==== Dataset excerpt ====

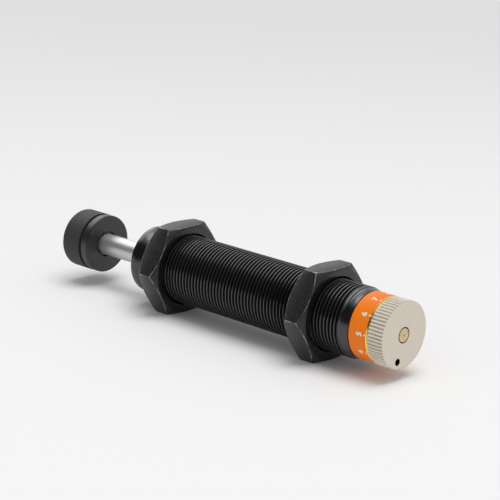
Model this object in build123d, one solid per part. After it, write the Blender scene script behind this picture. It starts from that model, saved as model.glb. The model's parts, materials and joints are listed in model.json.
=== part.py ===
from build123d import *
import math
import os

# Adjustable industrial shock absorber with a threaded body, built as it comes apart on a bench.
# X runs along the rod and +X points at the bumper. +Z is up and +Y is the side that shows the dial.
# The origin is the centre of the barrel's front face, where the rod comes out.
# Sizes are in millimetres. Angles are in degrees about +X, from +Y towards +Z.
# The rod stands fully out and the dial reads dial_reading.

# The tube's bore and the walls round it, which add up to the M25 x 1.5 thread on the outside
tube_bore = 14.0
tube_wall = 1.9
sleeve_wall = 0.94
barrel_wall = 2.5

# Barrel
thread_pitch = 1.5
thread_depth_ratio = 0.6134
thread_angle = 60.0
turns_per_groove = 2
barrel_length = 103.2
mouth_step = 0.5
land_step = 0.3
rear_chamfer_length = 1.7
rear_land_length = 2.4
front_land_length = 1.6
mouth_chamfer = 0.4

# Lock nuts
nut_wall = 3.5
nut_thickness = 9.0
nut_face_inset = 0.2
nut_chamfer_angle = 36.0
nut_countersink = 0.8
front_nut_setback = 9.5
rear_nut_setback = 14.7

# Fits: radial clearances, and the axial gap between faces that turn on each other
slip_fit = 0.03
running_fit = 0.05
sleeve_clearance = 0.08
face_gap = 0.05
seal_squeeze_gap = 0.02

# Stroke
stroke = 25.0
stroke_reserve = 0.3

# Rod
rod_diameter = 8.0
rod_shoulder = 1.5
rod_end_chamfer = 0.3

# Bumper on the rod's outer end
bumper_cap_diameter = 21.9
bumper_cap_length = 9.2
bumper_cap_round = 1.0
bumper_cap_wall = 2.35
bumper_flange_inset = 0.1
bumper_flange_thickness = 2.8
bumper_flange_chamfer = 0.3
bumper_groove_width = 1.3
bumper_groove_depth = 1.1
bumper_counterbore_gap = 0.9
bumper_counterbore_depth = 1.0
bumper_head_overhang = 1.75
bumper_head_thickness = 3.0
bumper_waist_length = 2.0
bumper_spigot_length = 5.0

# Parts that close the barrel's mouth
snap_ring_depth = 2.2
snap_ring_thickness = 1.2
snap_ring_groove_depth = 0.6
snap_ring_width = 1.9
snap_ring_opening = 44.0
snap_ring_lug_diameter = 2.8
snap_ring_eye_diameter = 1.3
cover_washer_thickness = 1.0
cover_washer_gap = 0.5
wiper_length = 2.8
wiper_lip_reach = 0.6
seal_length = 3.5
seal_width = 2.6
seal_notch_depth = 1.4
seal_lip_share = 0.2
gland_length = 20.2
gland_head_length = 7.6
gland_foot_length = 2.5
gland_neck_wall = 1.9
gland_shoulder_length = 3.1
bushing_wall = 1.5
gland_port_count = 4
gland_port_diameter = 1.6
foam_end_gap = 0.1

# Oil seal rings of square section with broken corners, as they sit squeezed
o_ring_section = 1.2
o_ring_groove_width = 1.8
o_ring_corner = 0.25

# Pressure tube
tube_flange_thickness = 4.0
tube_bottom_thickness = 3.0
tube_end_gap = 0.6
orifice_count = 5
orifice_diameter = 1.2
orifice_lead = 4.0
orifice_spacing_ratio = 0.72
orifice_angle = 90.0
return_groove_count = 4
return_groove_width = 2.4
return_groove_depth = 1.2

# Piston
piston_length = 6.5
piston_stop_gap = 0.1
piston_ring_width = 1.5
piston_ring_depth = 1.1
piston_port_count = 6
piston_port_diameter = 1.3
piston_boss_wall = 0.7
check_plate_rim_gap = 1.0
check_plate_thickness = 0.8
check_plate_lift = 0.4
spring_seat_rim_gap = 0.5
spring_seat_thickness = 1.0
piston_nut_gap = 0.33
piston_nut_thickness = 3.0
piston_nut_chamfer = 0.5

# Return spring
spring_wire_width = 1.1
spring_bore_gap = 0.95
spring_turns = 6.0
spring_end_gap = 0.02

# Rear plug and the scale ring on its collar
plug_spigot_length = 11.7
plug_collar_seat = 0.5
plug_groove_setback = 6.0
ring_length = 8.3
ring_inset = 0.75
ring_edge = 0.25

# Knob and adjuster
knob_inset = 0.7
knob_length = 5.9
knob_front_chamfer = 0.12
knurl_teeth = 60
knurl_depth = 0.42
knurl_crest_share = 0.3
knob_bore_chamfer = 0.2
knob_washer_thickness = 0.25
knob_washer_inset = 1.0
lock_screw_diameter = 2.5
lock_screw_length = 3.6
lock_screw_rim_gap = 2.6
lock_screw_socket = 1.3
lock_screw_socket_depth = 1.3
dial_sweep = 300.0
dial_divisions = 9
dial_reading = 2.7
dial_five_angle = 3.0
stem_diameter = 5.2
stem_end_chamfer = 0.15
stem_dimple_diameter = 0.9
stem_groove_setback = 7.0
stem_seal_section = 0.75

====

Exercise description: All of the material must be reproduced exactly.

Task response:
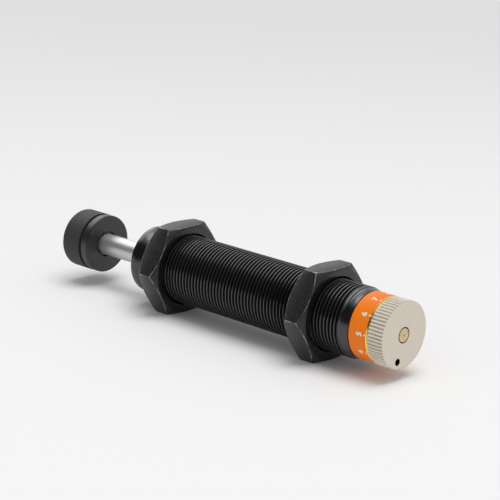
Model this object in build123d, one solid per part. After it, write the Blender scene script behind this picture. It starts from that model, saved as model.glb. The model's parts, materials and joints are listed in model.json.
=== part.py ===
from build123d import *
import math
import os

# Adjustable industrial shock absorber with a threaded body, built as it comes apart on a bench.
# X runs along the rod and +X points at the bumper. +Z is up and +Y is the side that shows the dial.
# The origin is the centre of the barrel's front face, where the rod comes out.
# Sizes are in millimetres. Angles are in degrees about +X, from +Y towards +Z.
# The rod stands fully out and the dial reads dial_reading.

# The tube's bore and the walls round it, which add up to the M25 x 1.5 thread on the outside
tube_bore = 14.0
tube_wall = 1.9
sleeve_wall = 0.94
barrel_wall = 2.5

# Barrel
thread_pitch = 1.5
thread_depth_ratio = 0.6134
thread_angle = 60.0
turns_per_groove = 2
barrel_length = 103.2
mouth_step = 0.5
land_step = 0.3
rear_chamfer_length = 1.7
rear_land_length = 2.4
front_land_length = 1.6
mouth_chamfer = 0.4

# Lock nuts
nut_wall = 3.5
nut_thickness = 9.0
nut_face_inset = 0.2
nut_chamfer_angle = 36.0
nut_countersink = 0.8
front_nut_setback = 9.5
rear_nut_setback = 14.7

# Fits: radial clearances, and the axial gap between faces that turn on each other
slip_fit = 0.03
running_fit = 0.05
sleeve_clearance = 0.08
face_gap = 0.05
seal_squeeze_gap = 0.02

# Stroke
stroke = 25.0
stroke_reserve = 0.3

# Rod
rod_diameter = 8.0
rod_shoulder = 1.5
rod_end_chamfer = 0.3

# Bumper on the rod's outer end
bumper_cap_diameter = 21.9
bumper_cap_length = 9.2
bumper_cap_round = 1.0
bumper_cap_wall = 2.35
bumper_flange_inset = 0.1
bumper_flange_thickness = 2.8
bumper_flange_chamfer = 0.3
bumper_groove_width = 1.3
bumper_groove_depth = 1.1
bumper_counterbore_gap = 0.9
bumper_counterbore_depth = 1.0
bumper_head_overhang = 1.75
bumper_head_thickness = 3.0
bumper_waist_length = 2.0
bumper_spigot_length = 5.0

# Parts that close the barrel's mouth
snap_ring_depth = 2.2
snap_ring_thickness = 1.2
snap_ring_groove_depth = 0.6
snap_ring_width = 1.9
snap_ring_opening = 44.0
snap_ring_lug_diameter = 2.8
snap_ring_eye_diameter = 1.3
cover_washer_thickness = 1.0
cover_washer_gap = 0.5
wiper_length = 2.8
wiper_lip_reach = 0.6
seal_length = 3.5
seal_width = 2.6
seal_notch_depth = 1.4
seal_lip_share = 0.2
gland_length = 20.2
gland_head_length = 7.6
gland_foot_length = 2.5
gland_neck_wall = 1.9
gland_shoulder_length = 3.1
bushing_wall = 1.5
gland_port_count = 4
gland_port_diameter = 1.6
foam_end_gap = 0.1

# Oil seal rings of square section with broken corners, as they sit squeezed
o_ring_section = 1.2
o_ring_groove_width = 1.8
o_ring_corner = 0.25

# Pressure tube
tube_flange_thickness = 4.0
tube_bottom_thickness = 3.0
tube_end_gap = 0.6
orifice_count = 5
orifice_diameter = 1.2
orifice_lead = 4.0
orifice_spacing_ratio = 0.72
orifice_angle = 90.0
return_groove_count = 4
return_groove_width = 2.4
return_groove_depth = 1.2

# Piston
piston_length = 6.5
piston_stop_gap = 0.1
piston_ring_width = 1.5
piston_ring_depth = 1.1
piston_port_count = 6
piston_port_diameter = 1.3
piston_boss_wall = 0.7
check_plate_rim_gap = 1.0
check_plate_thickness = 0.8
check_plate_lift = 0.4
spring_seat_rim_gap = 0.5
spring_seat_thickness = 1.0
piston_nut_gap = 0.33
piston_nut_thickness = 3.0
piston_nut_chamfer = 0.5

# Return spring
spring_wire_width = 1.1
spring_bore_gap = 0.95
spring_turns = 6.0
spring_end_gap = 0.02

# Rear plug and the scale ring on its collar
plug_spigot_length = 11.7
plug_collar_seat = 0.5
plug_groove_setback = 6.0
ring_length = 8.3
ring_inset = 0.75
ring_edge = 0.25

# Knob and adjuster
knob_inset = 0.7
knob_length = 5.9
knob_front_chamfer = 0.12
knurl_teeth = 60
knurl_depth = 0.42
knurl_crest_share = 0.3
knob_bore_chamfer = 0.2
knob_washer_thickness = 0.25
knob_washer_inset = 1.0
lock_screw_diameter = 2.5
lock_screw_length = 3.6
lock_screw_rim_gap = 2.6
lock_screw_socket = 1.3
lock_screw_socket_depth = 1.3
dial_sweep = 300.0
dial_divisions = 9
dial_reading = 2.7
dial_five_angle = 3.0
stem_diameter = 5.2
stem_end_chamfer = 0.15
stem_dimple_diameter = 0.9
stem_groove_setback = 7.0
stem_seal_section = 0.75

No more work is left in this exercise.